En Colombia, la insurgencia se fortalecía y se desparramaba por todo el país. Los campesinos invadían haciendas, tumbaban selvas; la gente organizaba paros, los estudiantes, manifestaciones. La cuestión agraria se tornó en un desafío: los cultivos ilícitos. Al tiempo, el Estado cerró los ojos ante un proceso que se daba a la vista de todos: el paramilitarismo.
En noviembre del 2001, estando yo exiliado en España, fui invitado a Cuba, a una reunión entre delegados del gobierno colombiano y miembros del Comando Central del ELN, impulsada por Fidel. Ese día lo conocí personalmente, me saludó como a todos los invitados dándome la mano. Me impresionó la finura de sus dedos y al mismo tiempo su fuerza. Con mucha discreción a todos nos animó a contribuir a la paz, “haciendo el sacrificio que haya que hacer”. Hoy sabemos de qué sacrificio hablaba.

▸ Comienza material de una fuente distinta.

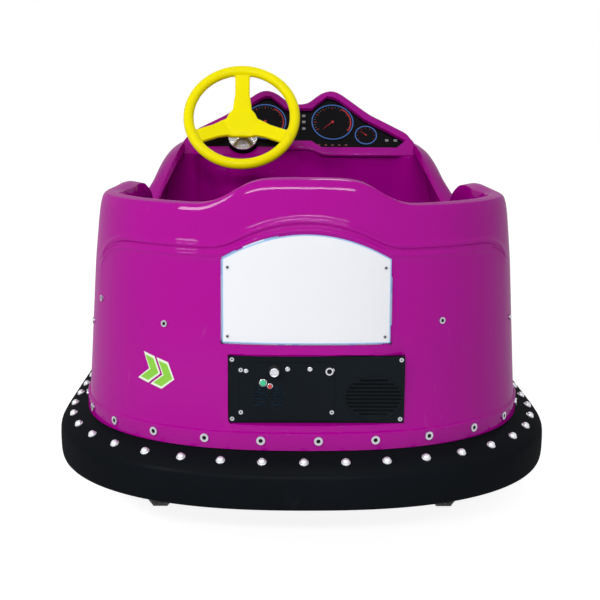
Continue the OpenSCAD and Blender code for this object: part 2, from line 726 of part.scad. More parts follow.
pedal_x = -120;
pedal_y = 262;
pedal_w = 84;
pedal_len = 130;
pedal_t = 6;
pedal_tilt = 42;
pedal_rise = 34;
bracket_w = 40;
module pedal() {
    color(steel_color) translate([pedal_x, pedal_y, frame_z + tube_h + floor_t + pedal_rise])
        rotate([pedal_tilt, 0, 0]) translate([-pedal_w / 2, 0, 0]) cube([pedal_w, pedal_len, pedal_t]);
}
module pedal_bracket() {
    foot_t = 6;
    rest = 24;
    heel = 20;
    toe = 30;
    top = pedal_rise - 4 * seat_gap;
    color(frame_color) translate([pedal_x - bracket_w / 2, pedal_y, floor_z])
        rotate([90, 0, 90]) linear_extrude(bracket_w)
            polygon([[-heel, 0], [rest + toe, 0], [rest + toe, foot_t], [rest, foot_t],
                     [rest, top + rest * tan(pedal_tilt)], [0, top], [0, foot_t], [-heel, foot_t]]);
}

module frame_rails() {
    color(frame_color) intersection() {
        for (side = [-1, 1])
            translate([side * rail_gauge / 2 - tube_w / 2, -car_len / 2, frame_z])
                cube([tube_w, car_len, tube_h]);
        rail_space();
    }
}

cross_y = [rear_y - 160, rear_y + 120, bench_y + 60, 180, knee_low_y, drive_y + 160];
module frame_cross_tubes() {
    inner = rail_gauge - tube_w;
    outer = (car_w - rail_gauge - tube_w) / 2;
    runs = [[-inner / 2, inner], [inner / 2 + tube_w, outer], [-inner / 2 - tube_w - outer, outer]];
    color(frame_color) intersection() {
        for (y = cross_y) for (run = runs)
            translate([run[0], y - tube_h / 2, frame_z]) cube([run[1], tube_h, tube_h]);
        rail_space();
    }
}

battery_y = rear_y + 85;
module battery_tray() {
    margin = 10;
    color(frame_color)
        translate([-rail_gauge / 2, battery_y - battery_len / 2 - margin, frame_z + tube_h + seat_gap])
            cube([rail_gauge, battery_len + 2 * margin, floor_t]);
}
module battery_pack() {
    color(black_color)
        translate([-battery_w / 2, battery_y - battery_len / 2, floor_z])
            cube([battery_w, battery_len, battery_h]);
}

fork_gap = 6;
fork_t = 8;
fork_w = 60;
axle_out = 12;
crown_z = drive_d + 10;
crown_t = 10;
bridge_z = crown_z + crown_t + 22;
bridge_t = 8;
socket_d = kingpin_d + 12;
module drive_bridge() {
    low = frame_z + tube_h + seat_gap;
    color(frame_color) difference() {
        union() {
            translate([-rail_gauge / 2 - tube_w / 2, drive_y - fork_w, bridge_z])
                cube([rail_gauge + tube_w, 2 * fork_w, bridge_t]);
            for (side = [-1, 1])
                translate([side * rail_gauge / 2 - tube_w / 2, drive_y - fork_w, low])
                    cube([tube_w, 2 * fork_w, bridge_z - low]);
        }
        translate([0, drive_y, bridge_z - 1]) cylinder(d = socket_d, h = bridge_t + 2, $fn = 64);
    }
}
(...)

Por aquellos días el paramilitarismo se empeñaba en refundar la patria. Miles de muertos. Se ensañó contra familiares de quienes tenían en sus listas de enemigos. Temí que mis hijos menores fueran víctimas de esa locura sangrienta. Cuba los alojó con generosidad y, agregaría, con cariño. Conocieron la Revolución cubana en momentos en que la isla salía del período especial a raíz del colapso del mundo soviético. Nunca han olvidado la gran lección que aprendieron viviendo en Cuba: allá, el tiempo –me dijeron cuando me vieron escribiendo este texto– no se mide en riqueza sino en afecto.
Al cumplir Fidel 90 años me uno a la celebración que el mundo le tributa al hombre que ha sido nuestra luz y nuestro aliento. Fidel ha sido la fuerza de nuestra generación. Ha hecho la historia que hemos vivido y la que hemos sufrido. Quisiera traer esta tarde una frase que pronunció cuando regresaron a Cuba los restos del Che: “A mucha gente –dijo en una entrevista– no le queda fácil resignarse a la idea de la muerte del Che. ¿Y a qué obedece eso? A que ellos tienen una presencia permanente. En todo”.
¡Gloria para siempre al victorioso comandante del tiempo!
Bogotá, agosto 10 de 2016
* Palabras pronunciadas por el intelectual colombiano Alfredo Molano en la celebración del cumpleaños 90 de Fidel Castro, en Bogotá.